There are some areas of London that I wouldn’t recommend: Barking, Upton Park, Plaistow, West Ham, Ilford, Dagenham, East Ham, Tottenham, Wembley, Southall, Harlesden, Woolwich, Deptford, parts of Croydon, Camberwell, Thamesmead, Hounslow and some other areas with large council estates.
If you want to see the full list of places I’d avoid in London, check this post about the worst districts in London.
You might feel frustrated
Another one of the cons of living in London is probably a feeling of frustration. Yes, London can really make you feel miserable if you want to eat out in fancy places, live in a beautiful property in a good area and buy food from fancy supermarkets, but you can’t afford it.
There are so many rich people living in London. According to recent surveys, over 100,000 of people in London have a salary of over £130,000 (which is a super-high salary compared to the average wage of about £35,000). There are also millionaires and billionaires, who own houses and go out in London.
There are places specifically designed for rich people, from ultra-expensive restaurants to private clubs, and you realise that you probably will never be part of that lifestyle.
However, luckily, not everyone wants that kind of lifestyle!

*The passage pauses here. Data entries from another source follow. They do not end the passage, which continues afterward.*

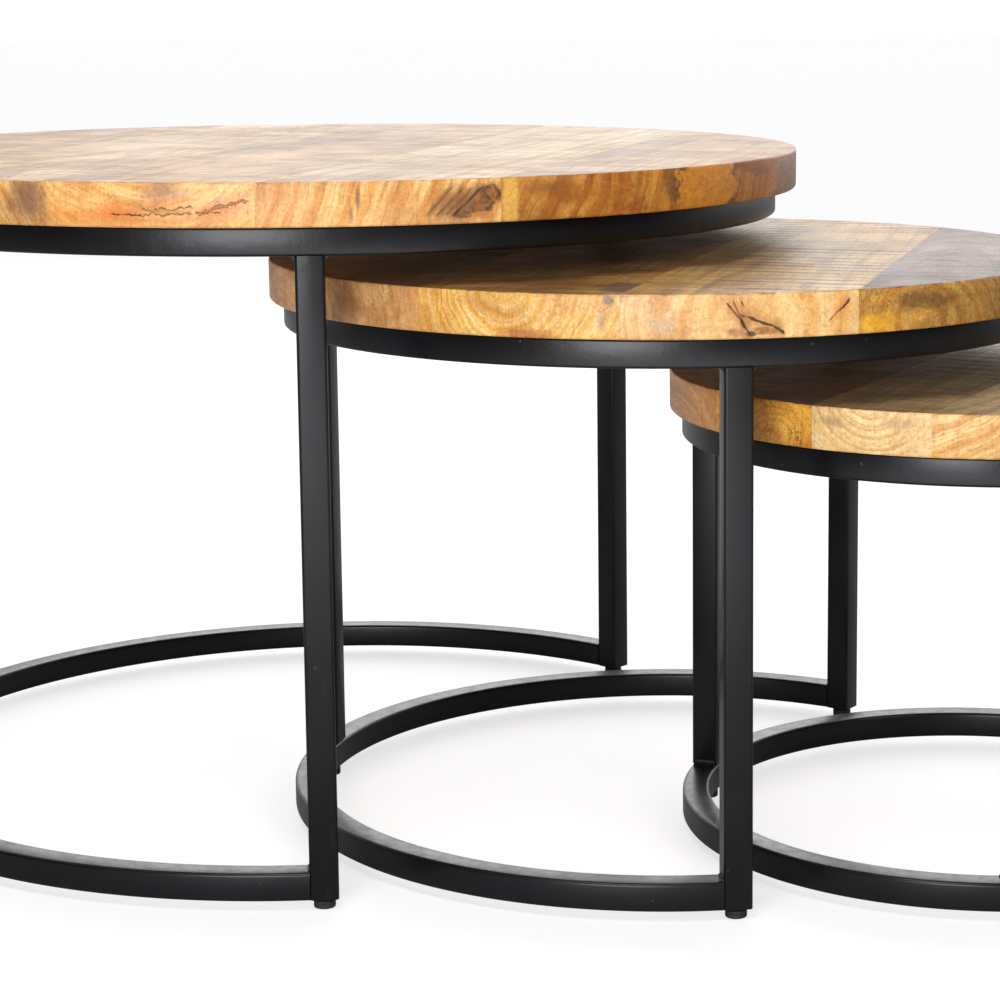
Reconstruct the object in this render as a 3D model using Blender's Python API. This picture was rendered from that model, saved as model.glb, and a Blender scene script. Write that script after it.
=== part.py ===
"""Three round nesting tables: glued hardwood tops on welded square-tube frames.

Each frame is a full ring under the top, a C-shaped ring near the floor, and three legs.
The C is open between the front and the rear leg, so the next smaller table slides in.
Metres, +Z up.  The origin is under the middle of the whole set, at floor level.
"""

import math

import bmesh
import bpy
from mathutils import Matrix, Vector

# Square tube, wall, wood and glide sizes shared by the three tables.
TUBE = 0.018
WALL = 0.0015
CHAMFER = 0.0018
WOOD = 0.027
WOOD_EASE = 0.0015
FIT_GAP = 0.0003
PLATE = 0.003
PAD_RADIUS = 0.0068
PAD_HEIGHT = 0.0050
COLLAR_RADIUS = 0.0045
COLLAR_HEIGHT = 0.0012
STEM_RADIUS = 0.0030
STEM_TOP = 0.0200
FOOT = PAD_HEIGHT + COLLAR_HEIGHT + FIT_GAP

# Tabs welded inside the top ring, each with one wood screw.
TAB_LENGTH = 0.026
TAB_WIDTH = 0.016
TAB_THICK = 0.003
TAB_CLEAR = 0.0009
SCREW_RADIUS = 0.0020
SCREW_HOLE = 0.0026
SCREW_LENGTH = 0.016
HEAD_RADIUS = 0.0042
HEAD_HEIGHT = 0.0024
TAB_ANGLES = (0.0, 120.0, 240.0)

# How far each smaller table stands out of the one before it: distance, heading.
FAN = ((0.2690, -20.4), (0.2200, -15.8))

# Sizes of each table.  Seams are the glue lines, measured across the boards from the
# centre; grain is the boards' heading, clockwise from +Y.
TABLES = (
    dict(
        name="large", height=0.450, top_r=0.346, ring_r=0.331, facets=64,
        front=-83.0, rear=49.5, back=163.3, grain=12.5,
        seams=(-0.182, -0.047, 0.086, 0.217),
    ),
    dict(
        name="medium", height=0.385, top_r=0.268, ring_r=0.2585, facets=52,
        front=-80.5, rear=56.5, back=167.0, grain=12.6,
        seams=(-0.097, 0.031, 0.164),
    ),
    dict(
        name="small", height=0.3135, top_r=0.2095, ring_r=0.2010, facets=44,
        front=-90.0, rear=54.0, back=162.0, grain=25.0,
        seams=(-0.119, -0.042, 0.0346, 0.112),
    ),
)


def clear_scene():
    for obj in list(bpy.data.objects):
        bpy.data.objects.remove(obj, do_unlink=True)


def material(name, colour, roughness, metallic):
    """A Principled material of one colour."""
    mat = bpy.data.materials.new(name)
    mat.use_nodes = True
    shader = mat.node_tree.nodes["Principled BSDF"]
    shader.inputs["Base Color"].default_value = (*colour, 1.0)
    shader.inputs["Roughness"].default_value = roughness
    shader.inputs["Metallic"].default_value = metallic
    return mat


def piece(name, bm, colour, roughness, metallic, parent=None, at=(0, 0, 0), turn=0.0):
    """Turns a bmesh into a named object with its own material."""
    bmesh.ops.remove_doubles(bm, verts=bm.verts, dist=1e-7)
    bmesh.ops.recalc_face_normals(bm, faces=bm.faces)
    mesh = bpy.data.meshes.new(name)
    bm.to_mesh(mesh)
    bm.free()
    mesh.materials.append(material(name, colour, roughness, metallic))
    mesh.shade_smooth()
    mesh.set_sharp_from_angle(angle=math.radians(35))
    obj = bpy.data.objects.new(name, mesh)
    bpy.context.scene.collection.objects.link(obj)
    obj.parent = parent
    obj.location = at
    obj.rotation_euler = (0, 0, math.radians(turn))
    return obj


def cut(obj, cutters):
    """Subtracts each cutter, and keeps it as a hidden helper."""
    for k, cutter in enumerate(cutters):
        cutter.hide_render = True
        cutter.display_type = "WIRE"
        mod = obj.modifiers.new(f"hole_{k}", "BOOLEAN")
        mod.operation = "DIFFERENCE"
        mod.solver = "EXACT"
        mod.object = cutter
    return obj


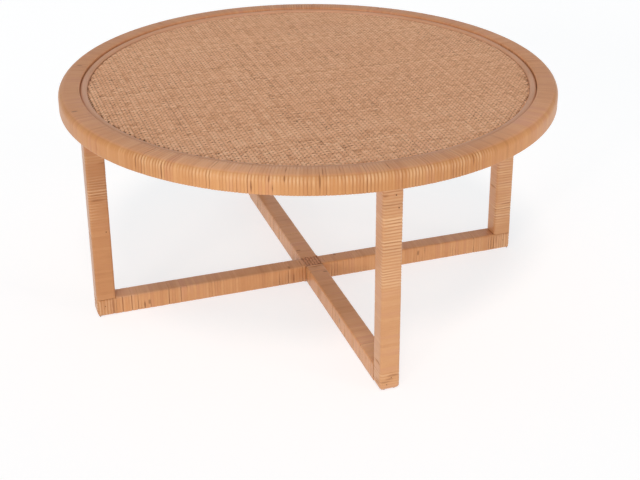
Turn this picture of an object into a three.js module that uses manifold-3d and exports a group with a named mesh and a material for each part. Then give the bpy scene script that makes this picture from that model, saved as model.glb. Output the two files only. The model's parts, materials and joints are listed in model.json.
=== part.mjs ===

Alright, now it’s time to wrap it up and summarise whether it’s worth to live in London or not.
Is it worth living in London? Pros and cons of living in London. The summary
Alright, I hope that now you are more aware of the pros and cons of living in London. I know it’s tough to say whether it’s worth living in London or not, as everyone is different. To me, personally, it’s 100% worth it, I love the city, and I love living in London. However, for many people, London, with its crazy high property prices and mediocre salaries as well as safety problems, might not be the first choice. Which one are you? Have you decided?